Australian Government Under Fire for Spinning Carbon Emissions

(Bloomberg) -- Australia’s government is catching flak for how it’s using official data on carbon emissions, as climate change shapes up to be a key issue in elections due by May.

Prime Minister Scott Morrison and Environment Minister Angus Taylor are boasting of a quarterly decline reported in government data last week, ignoring figures from the same publication that show an overall rise in recent years.

While Morrison and Taylor have been highlighting that carbon emissions in the three months to September fell 1.4 percent quarter-on-quarter, they avoided data that show output has been rising every year since 2015.

Australian Government Under Fire for Spinning Carbon Emissions

For example, Taylor on Sunday insisted in an ABC TV interview that emissions were falling. The ABC’s Barrie Cassidy called him out -- “it’s not what the figures say” -- citing the same report, which showed a 0.9 percent increase over the year to September.

“Angus Taylor has again falsely claimed that Australia’s greenhouse gas pollution levels are falling, despite his government’s own findings showing that they are, in fact, rising,” the Climate Council, an environmental advocacy group, said on Twitter. The quarterly figures are on a seasonally adjusted and weather-normalized basis.

“The fact is, emissions are trending down,” Taylor said in an emailed response late Monday. “Emissions per capita and the emissions intensity of the economy continue to decline, and are at their lowest levels in 29 years.”

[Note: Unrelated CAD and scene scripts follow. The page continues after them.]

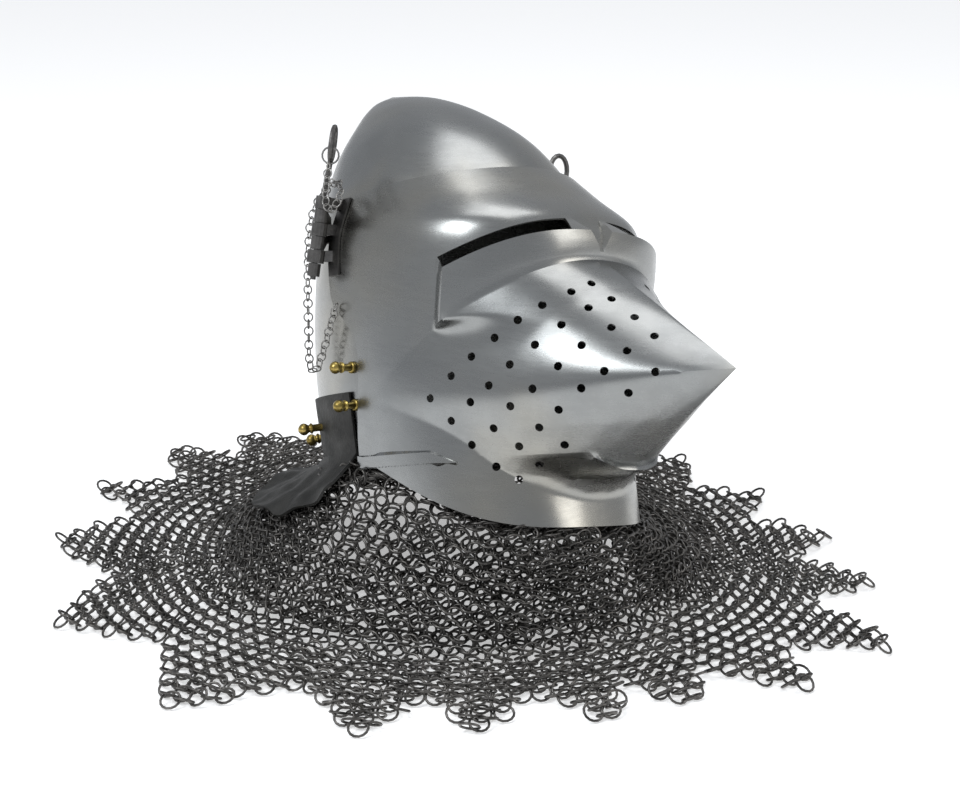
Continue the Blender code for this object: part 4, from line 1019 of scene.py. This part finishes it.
def make_mail():
    profiles = mail_profiles(PROFILES)
    widest = MAIL_RADIUS * MAIL_WIDEST_SHARE
    rings = []
    count = 0
    pitch = 0.0
    for row in range(RING_ROWS):
        inward = MAIL_FOOT_RADIUS - widest + row * RING_ROW_PITCH
        radius = MAIL_FOOT_RADIUS - inward
        if inward >= 0.0:
            radius = max(MAIL_FOOT_RADIUS - inward * MOUND_TAPER, MOUND_TOP_RADIUS)
        pitch = 2.0 * math.pi * radius / count if count else 0.0
        if not PITCH_LEAST * RING_PITCH <= pitch <= PITCH_MOST * RING_PITCH:
            count = round(2.0 * math.pi * radius / (RING_PITCH * PITCH_MOST))
        for index in range(count):
            bearing = 360.0 * (index + 0.5 * (row % 2)) / count
            spot = mail_place(profiles, bearing, inward)
            if spot is None:
                continue
            reach = math.hypot(spot.x, spot.y) + RING_RADIUS * EDGE_ROOM
            if inward < 0.0 and outline_radius(bearing) < reach:
                continue
            inner = mail_place(profiles, bearing, inward + SLOPE_PROBE) or spot
            outer = mail_place(profiles, bearing, inward - SLOPE_PROBE)
            if (outer - inner).length < 1e-6:
                continue
            down = (outer - inner).normalized()
            around = Vector((-math.sin(math.radians(bearing)), math.cos(math.radians(bearing)), 0.0))
            around = (around - down * around.dot(down)).normalized()
            normal = down.cross(around)
            row_lean = RING_LEAN if row % 2 else -RING_LEAN
            lean = math.radians(row_lean + chance.uniform(-LEAN_SPREAD, LEAN_SPREAD))
            fore = Matrix.Rotation(lean, 3, around) @ down
            twist = math.radians(chance.uniform(-TWIST_SPREAD, TWIST_SPREAD))
            side = Matrix.Rotation(twist, 3, fore) @ around
            lift = RING_LARGEST * RING_RADIUS * math.hypot(side.dot(normal), fore.dot(normal)) + RING_WIRE
            spot = spot + around * chance.uniform(-AROUND_SPREAD, AROUND_SPREAD)
            spot = spot + down * chance.uniform(-DOWN_SPREAD, DOWN_SPREAD)
            rings.append((spot + normal * lift, side, fore))
            if spot.z > UNDER_LAYER_START:
                under = spot + around * RING_PITCH / 2.0 + normal * (lift - UNDER_LAYER_DROP)
                back = Matrix.Rotation(-lean, 3, around) @ down
                rings.append((under, side, back))
    nearby = KDTree(len(rings))
    for index, (spot, side, fore) in enumerate(rings):
        nearby.insert(spot, index)
    nearby.balance()
    rings = [ring for ring in rings if len(nearby.find_range(ring[0], RING_PITCH * PITCH_MOST)) > NEIGHBOURS]
    parts = max(math.ceil(len(rings) / RINGS_PER_PIECE), 1)
    size = math.ceil(len(rings) / parts)
    for part in range(parts):
        points, faces = [], []
        for spot, side, fore in rings[part * size:(part + 1) * size]:
            radius = RING_RADIUS * chance.uniform(RING_SMALLEST, RING_LARGEST)
            ring, ring_faces = torus_points(
                spot, side * radius, fore * radius, RING_WIRE, RING_POINTS, RING_SIDES
            )
            base = len(points)
            points += ring
            faces += [tuple(base + corner for corner in face) for face in ring_faces]
        made = mesh_object("mail_rings_%d" % (part + 1), points, faces, WIRE, GROUND_TO_WORLD, None)
        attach(made, "root")
        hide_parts("mail_aventail")


# The leather band

def leather_point(angle, row, rows_on_skull, rows_of_skirt):
    turn = math.radians(angle)
    if row <= rows_on_skull:
        height = LEATHER_TOP_Z + (SKULL_RIM_Z + 1.0 - LEATHER_TOP_Z) * row / rows_on_skull
        return HELMET @ skull_point(height, turn, 0.8)
    step = (row - rows_on_skull) / rows_of_skirt
    away = (angle - 360.0 + LEATHER_FLAP_ANGLE) / LEATHER_FLAP_WIDTH
    spread = LEATHER_SKIRT + LEATHER_FLAP * math.exp(-away * away)
    bearing = angle - 90.0 + HEADING
    broad = math.cos(turn * LEATHER_FOLDS)
    narrow = LEATHER_CREASE * math.sin(turn * LEATHER_CREASES)
    fold = LEATHER_FOLD * (1.0 + broad + narrow) * step
    place = mail_mound(bearing, spread * step + LEATHER_SKIRT_START)
    rumple = LEATHER_RUMPLE * (1.0 + noise.noise(place * LEATHER_RUMPLE_SCALE)) * step
    return place + Vector((0.0, 0.0, LEATHER_REST + fold + rumple + LEATHER_EDGE_LIFT * step))


def make_leather():
    columns = LEATHER_COLUMNS
    on_skull = LEATHER_ROWS_ON_SKULL
    of_skirt = LEATHER_ROWS_OF_SKIRT
    points = []
    for row in range(on_skull + of_skirt + 1):
        for column in range(columns + 1):
            angle = LEATHER_START_ANGLE + (360.0 - 2.0 * LEATHER_START_ANGLE) * column / columns
            points.append(leather_point(angle, row, on_skull, of_skirt))
    faces = grid_faces(on_skull + of_skirt + 1, columns + 1, False)
    made = mesh_object("leather_band_hide", points, faces, LEATHER, GROUND_TO_WORLD)
    thicken(made, LEATHER_THICKNESS, 1.0)
    apply_modifiers(made, 40.0)
    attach(made, "root")
    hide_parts("leather_band")


# The stage, the light and the camera

def make_stage():
    bpy.ops.mesh.primitive_plane_add(size=30.0, location=(0.0, 0.0, -0.0005))
    floor = bpy.context.object
    floor.name = "floor"
    made = bpy.data.materials.new("floor_white")
    made.use_nodes = True
    shader = made.node_tree.nodes["Principled BSDF"]
    shader.inputs["Base Color"].default_value = (0.9, 0.9, 0.9, 1.0)
    shader.inputs["Roughness"].default_value = 0.9
    shader.inputs["Emission Color"].default_value = (1.0, 1.0, 1.0, 1.0)
    shader.inputs["Emission Strength"].default_value = 0.42
    floor.data.materials.append(made)


def add_area(name, place, size, energy, colour=(1.0, 1.0, 1.0), target=(0.0, 0.0, 0.15), size_y=None):
    light = bpy.data.lights.new(name, "AREA")
    light.energy = energy
    light.color = colour
    light.size = size
    if size_y:
        light.shape = "RECTANGLE"
        light.size_y = size_y
    made = bpy.data.objects.new(name, light)
    made.location = place
    made.rotation_euler = (Vector(target) - Vector(place)).to_track_quat("-Z", "Y").to_euler()
    bpy.context.scene.collection.objects.link(made)


def make_light():
    world = bpy.data.worlds.new("studio")
    world.use_nodes = True
    world.node_tree.nodes["Background"].inputs["Color"].default_value = (0.92, 0.95, 1.0, 1.0)
    world.node_tree.nodes["Background"].inputs["Strength"].default_value = 0.5
    bpy.context.scene.world = world
    add_area("key", (-1.1, -0.9, 1.7), 0.8, 17.0, (0.95, 0.98, 1.0))
    add_area("top", (0.2, 0.5, 2.2), 1.4, 13.0)
    add_area("side", (1.9, -0.5, 1.0), 0.8, 6.0, (1.0, 0.97, 0.92))


def make_camera():
    rise = math.radians(CAMERA_RISE)
    ahead = Vector((0.0, math.cos(rise), -math.sin(rise)))
    data = bpy.data.cameras.new("camera")
    data.lens = CAMERA_LENS
    data.sensor_width = 36.0
    camera = bpy.data.objects.new("camera", data)
    camera.location = (Vector(CAMERA_TARGET) - ahead * CAMERA_DISTANCE + SHIFT) * MM
    camera.rotation_euler = ahead.to_track_quat("-Z", "Y").to_euler()
    bpy.context.scene.collection.objects.link(camera)
    bpy.context.scene.camera = camera


make_camera()
make_visor()
make_skull()
make_vervelles()
make_chain("right", 1.0)
make_chain("left", -1.0)
dress_hardware()
make_leather()
make_mail()
make_stage()
make_light()
bpy.context.scene.view_settings.view_transform = "Standard"
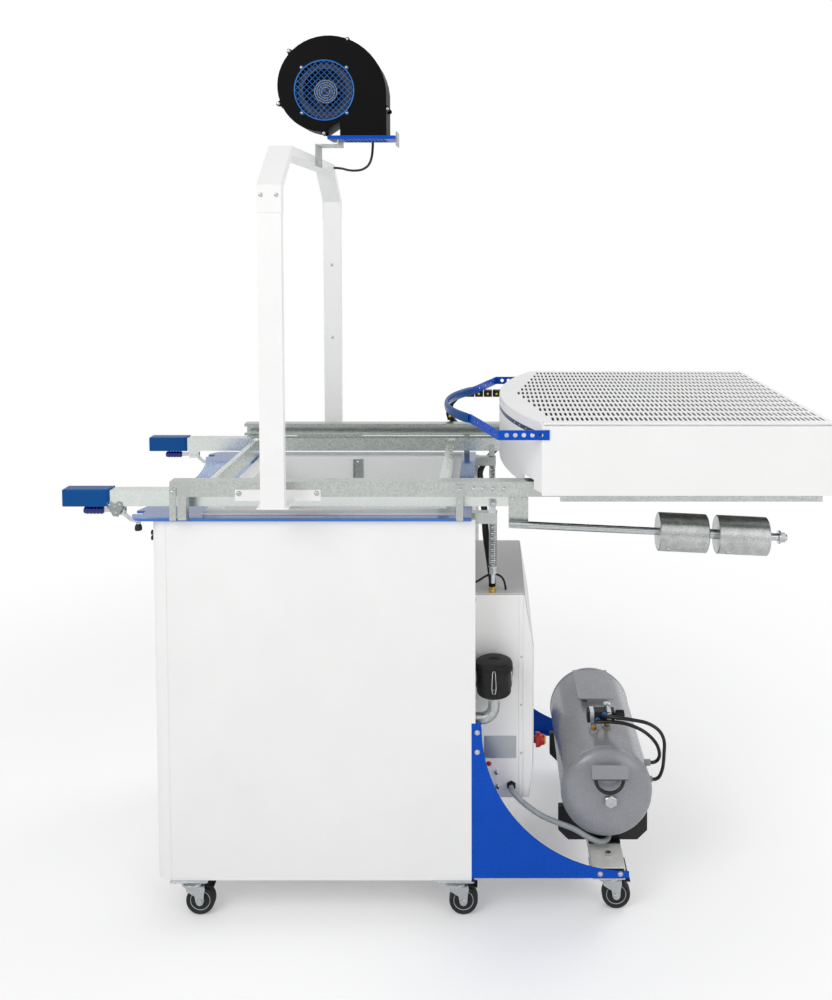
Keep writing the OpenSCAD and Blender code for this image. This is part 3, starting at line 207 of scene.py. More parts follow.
def ring_faces(rings, sides):
    """Faces that join a row of rings of points, and close its two ends."""
    faces = []
    for i in range(rings - 1):
        for k in range(sides):
            a, b = i * sides + k, i * sides + (k + 1) % sides
            faces.append((a, b, b + sides, a + sides))
    last = (rings - 1) * sides
    return faces + [tuple(range(sides))[::-1], tuple(last + k for k in range(sides))]


def on_body(made, body, replaces=None):
    """Seats a piece on a body and the solid that it stands for."""
    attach(made, body)
    if replaces:
        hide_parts(replaces)
    return made


class Piece:
    """The geometry of one piece, gathered in millimetres in the machine's frame."""

    def __init__(self):
        self.mesh = bmesh.new()
        self.materials = []

    def part(self, points, faces, material, scale=0.001):
        """Adds points and the smooth faces between them."""
        if material not in self.materials:
            self.materials.append(material)
        corners = [self.mesh.verts.new(Vector(p) * scale) for p in points]
        for face in faces:
            made = self.mesh.faces.new([corners[i] for i in face])
            made.material_index = self.materials.index(material)
            made.smooth = True

    def box(self, x, y, z, material, turn=None, about=None):
        """A block from its spans, turned by a matrix about a point."""
        points = [Vector((a, b, c)) for a in x for b in y for c in z]
        if turn is not None:
            centre = Vector(about) if about else Vector((sum(x), sum(y), sum(z))) / 2
            points = [turn @ (p - centre) + centre for p in points]
        faces = [(0, 1, 3, 2), (4, 6, 7, 5), (0, 4, 5, 1), (2, 3, 7, 6), (0, 2, 6, 4), (1, 5, 7, 3)]
        self.part(points, faces, material)

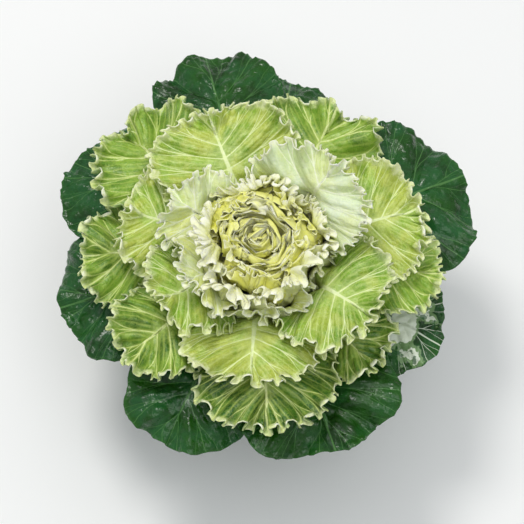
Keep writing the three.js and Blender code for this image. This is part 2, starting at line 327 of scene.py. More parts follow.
def half_outline(leaf, spacing):
    """Edge points of half a flat leaf from the stem to the tip, where their veins leave the midrib,
    and how many of them are on the stalk."""
    stalk_share, stalk_half, _ = leaf["stalk"]
    length = leaf["length"]
    stalk = stalk_share * length
    widest = stalk + WIDEST_AT * (length - stalk)
    power = 2 / BLADE_SQUARENESS
    first = -math.acos((stalk_half / leaf["half_width"]) ** (1 / power))
    angle = np.linspace(first, math.pi / 2, OUTLINE_SAMPLES)
    across = leaf["half_width"] * np.clip(np.cos(angle), 0, 1) ** power
    reach = np.where(angle < 0, widest - stalk, length - widest)
    along = widest + reach * np.sign(angle) * np.abs(np.sin(angle)) ** power
    travelled = path_length(across, along)
    columns = max(int(travelled[-1] / spacing), LEAST_COLUMNS)
    wanted = np.linspace(0, travelled[-1], columns + 1)
    rib = stalk + (MIDRIB_END * length - stalk) * (wanted / wanted[-1]) ** MIDRIB_SPACING
    stalk_columns = max(int(stalk / (STALK_COLUMN * spacing)), LEAST_STALK_COLUMNS)
    stalk_along = np.linspace(0, stalk, stalk_columns, endpoint=False)
    return (
        np.concatenate([np.full(stalk_columns, stalk_half), np.interp(wanted, travelled, across)]),
        np.concatenate([stalk_along, np.interp(wanted, travelled, along)]),
        np.concatenate([stalk_along, rib]),
        stalk_columns,
    )


def row_shares(rows):
    """Shares of the way from the midrib to the edge, closer together at both ends."""
    even = np.linspace(0, 1, rows + 1)
    crowded = 0.5 - 0.5 * np.cos(math.pi * even ** ROW_SHIFT)
    return (1 - ROW_CROWDING) * even + ROW_CROWDING * crowded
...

Morrison was running with the same narrative on Friday in a separate ABC interview, saying “these numbers do jump around a bit” when pressed on the annual increase.

The center-right government has said it will comfortably meet the country’s Paris Agreement target of a reduction in carbon emissions from 2005 levels of at least 26 percent, but has dropped plans to legislate for that goal. Morrison last week by pledged A$2 billion ($1.4 billion) for a new climate fund and is funding a hydro-power project.

Labor has a more ambitious target to cut emissions by 45 percent by 2030 and has promised A$10 billion in additional funding for the Clean Energy Finance Corp. The ruling Liberal Party has called Labor’s policy ”reckless” and likely to cause significant damage to the economy.